Weight Uncertainty in Neural Networks - 郑之杰的个人网站

神经网络中的权重不确定性.

paper：Weight Uncertainty in Neural Networks

本文作者提出了bayes-by-backprop方法用于衡量网络权重的不确定性（即认知不确定性）。

方法的核心思想是把网络权重$w$看作概率分布，既然真实的权重后验分布$p(w|D)$是不可解的，用一个变分分布$q(w|\theta)$来进行近似建模。

目标函数为最小化$q(w|\theta)$和真实后验$p(w|D)$之间的KL散度：

\[\begin{aligned} \mathcal{L}(\theta) &= KL[q(w|\theta)||p(w|D)] = \int q(w|\theta) \log \frac{q(w|\theta)}{p(w|D)} dw \\ &≈\int q(w|\theta) \log \frac{q(w|\theta)}{p(w)p(D|w)} dw \\ &≈ \log q(w|\theta) - \log p(w)p(D|w) \end{aligned}\]

变分分布$q(w|\theta)$通常设置为对角高斯分布，其中的每个对角元素从$\mathcal{N}(\mu_i,\sigma_i^2)$中采样。为避开参数$\sigma_i$的非负性，选择用$\rho_i$通过softplus参数化$\sigma_i=\log (1+\exp(\rho_i))$。则变分分布$q(w|\theta)$的权重为$\theta = \{ \mu_i,\rho_i \}_{i=1}^d$。

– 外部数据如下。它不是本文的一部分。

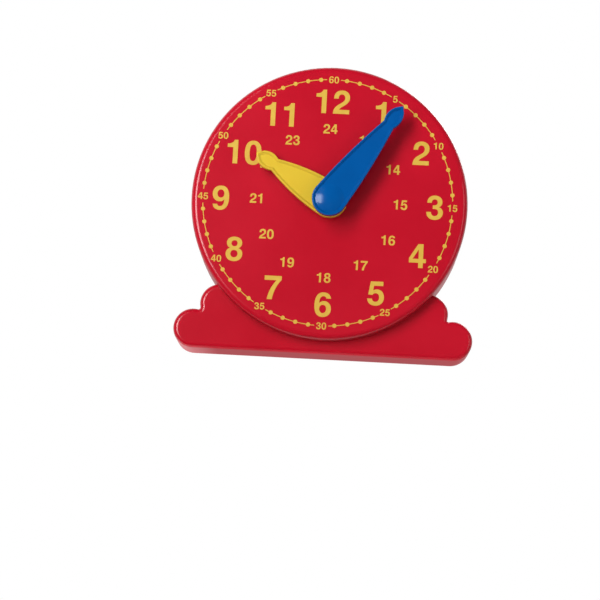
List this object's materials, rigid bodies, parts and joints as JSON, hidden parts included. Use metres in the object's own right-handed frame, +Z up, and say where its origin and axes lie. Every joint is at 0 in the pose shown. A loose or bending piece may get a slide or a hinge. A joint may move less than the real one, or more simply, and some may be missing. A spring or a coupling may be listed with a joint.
{
  "type": "geared teaching clock",
  "caption": "Pupil's geared teaching clock: a round dial on a scalloped base, with hour and minute hands joined by gears so that turning the minute hand moves the hour hand.",
  "frame": {"origin": "middle of the flat underside of the base, on the table, halfway between its front and rear faces", "axes": "+Z up; +X to the right as the dial is read; the dial and hands face -Y, so +Y runs into the clock"},
  "size_m": [0.119, 0.0383, 0.115],
  "materials": {
    "red_plastic": "glossy moulded red",
    "cover_plastic": "fine-textured moulded red",
    "blue_plastic": "glossy moulded blue",
    "yellow_plastic": "glossy moulded yellow",
    "white_plastic": "natural acetal",
    "washer_plastic": "black nylon",
    "steel": "drawn steel",
    "zinc_steel": "zinc-plated",
    "spring_steel": "spring steel",
    "figure_ink": "pad-printed yellow ink"
  },
  "bodies": {
    "housing": {"front_housing": "red_plastic", "rear_cover": "cover_plastic", "cover_screws": "zinc_steel", "gear_bridge": "white_plastic", "bridge_screws": "zinc_steel", "dial_bush": "red_plastic", "arbor_bush": "white_plastic", "intermediate_axle": "steel", "axle_clip": "spring_steel", "axle_front_washer": "washer_plastic", "axle_rear_washer": "washer_plastic", "wheel_spacer": "washer_plastic", "friction_spring": "spring_steel"},
    "minute_works": {"minute_hand": "blue_plastic", "minute_arbor": "steel", "minute_pinion": "white_plastic", "arbor_clip": "spring_steel", "arbor_washer": "washer_plastic", "friction_washer": "washer_plastic", "hand_spacer": "washer_plastic"},
    "intermediate_works": {"intermediate_gear": "white_plastic"},
    "hour_works": {"hour_hand": "yellow_plastic", "hour_wheel": "yellow_plastic"}
  },
  "joints": [
    {"name": "minute_turn", "type": "hinge", "parent": "housing", "child": "minute_works", "pos_m": [0, 0, 0.06], "axis": [0, 1, 0], "continuous": true},
    {"name": "intermediate_turn", "type": "hinge", "parent": "housing", "child": "intermediate_works", "pos_m": [0, 0, 0.036], "axis": [0, 1, 0], "continuous": true},
    {"name": "hour_turn", "type": "hinge", "parent": "housing", "child": "hour_works", "pos_m": [0, 0, 0.06], "axis": [0, 1, 0], "continuous": true}
  ],
  "couplings": [
    {"joint": "intermediate_turn", "follows": "minute_turn", "ratio": -0.33333},
    {"joint": "hour_turn", "follows": "minute_turn", "ratio": 0.083333}
  ]
}
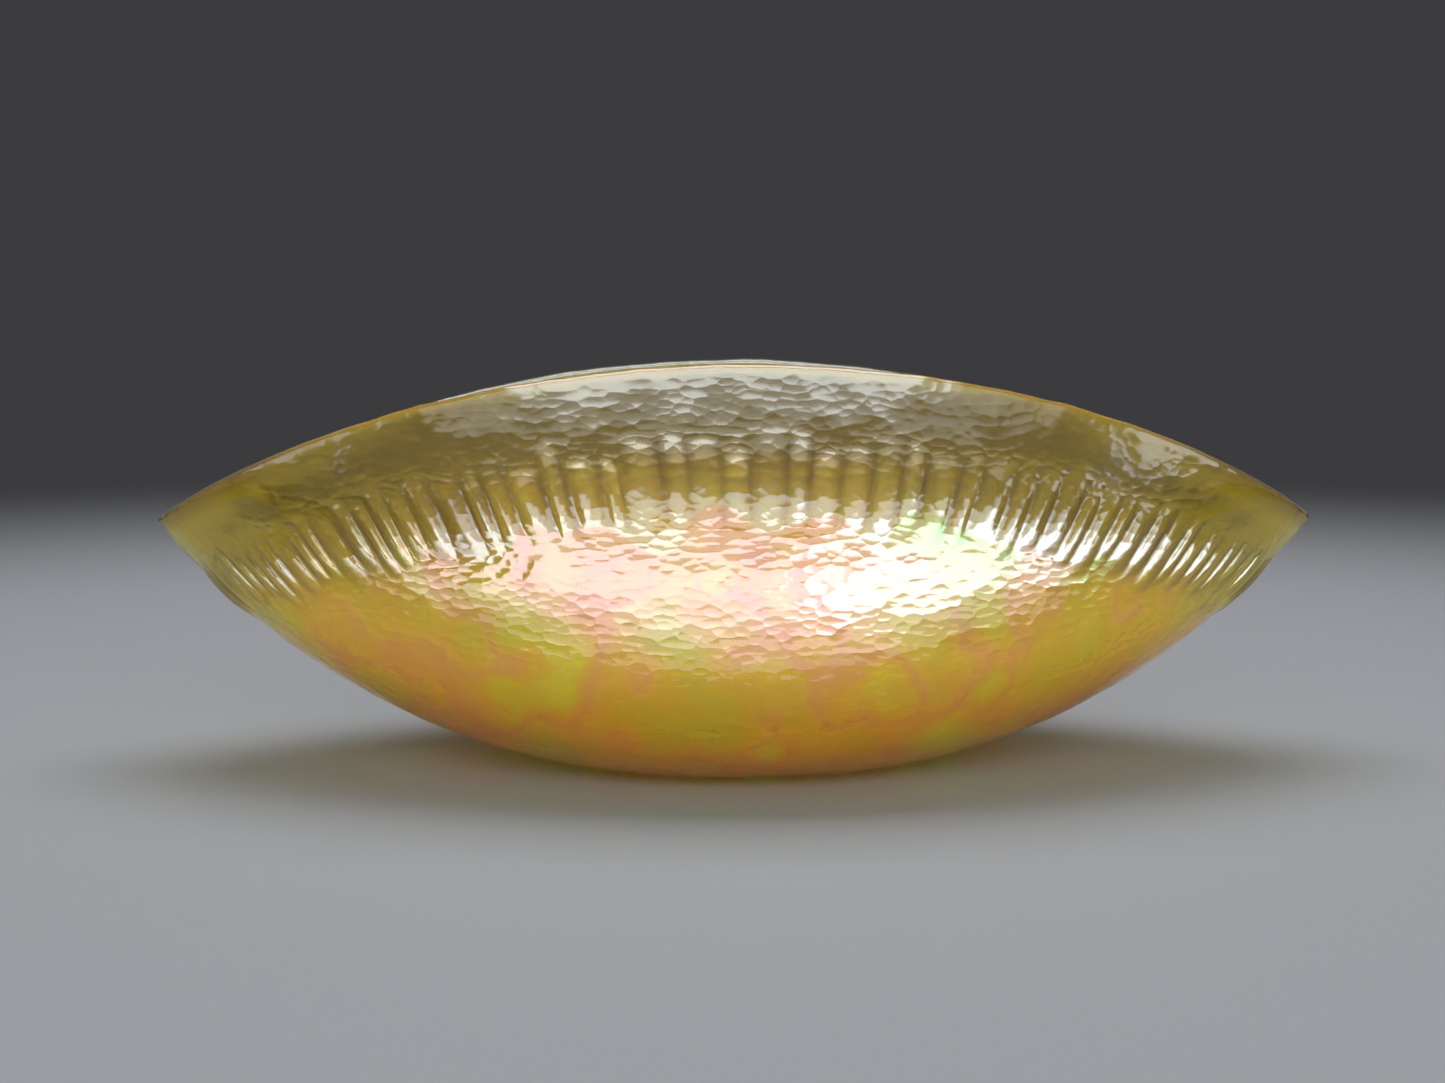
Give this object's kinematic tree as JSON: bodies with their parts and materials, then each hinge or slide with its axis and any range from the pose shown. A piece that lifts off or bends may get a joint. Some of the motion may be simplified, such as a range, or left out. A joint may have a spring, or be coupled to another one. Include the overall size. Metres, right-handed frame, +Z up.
{
  "type": "art glass bowl",
  "caption": "Boat-shaped amber lustre glass bowl with a hammered wall, a ring of short flutes below an arched rim, and a flat oval foot.",
  "frame": {"origin": "centre of the flat oval foot, on the surface that the bowl stands on", "axes": "+Z up out of the mouth, X along the bowl from tip to tip, Y across it"},
  "size_m": [0.4008, 0.1876, 0.1392],
  "materials": {
    "lustre_glass": "glossy"
  },
  "bodies": {
    "root": {"glass_bowl": "lustre_glass"}
  },
  "joints": []
}
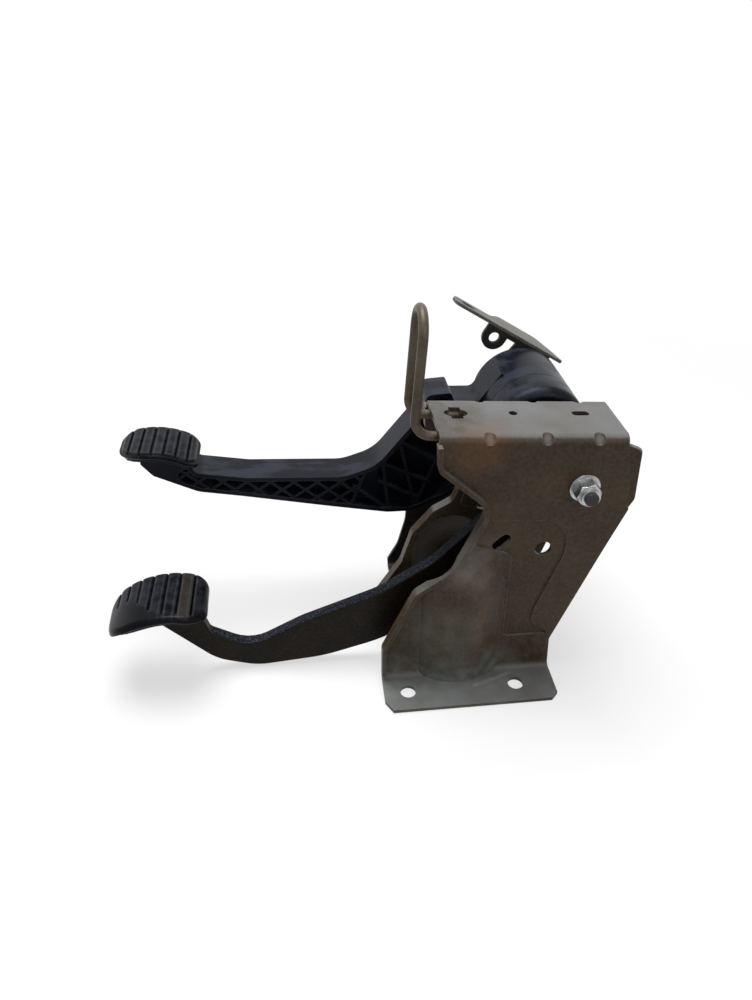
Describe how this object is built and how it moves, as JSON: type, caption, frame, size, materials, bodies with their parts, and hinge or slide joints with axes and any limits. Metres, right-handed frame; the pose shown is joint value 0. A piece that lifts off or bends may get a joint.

bayes-by-backprop方法的过程总结为：

从标准正态分布中随机采样：$\epsilon$~$\mathcal{N}(0,I)$
利用重参数化构造权重：$w=\mu + \log (1+\exp(\rho)) \circ \epsilon$
构造损失函数：$f(w,\theta) = \log q(w|\theta) - \log p(w)p(D|w)$
计算损失函数的梯度并更新参数$\theta$
不确定性可以通过推断时采样不同的模型参数来计算。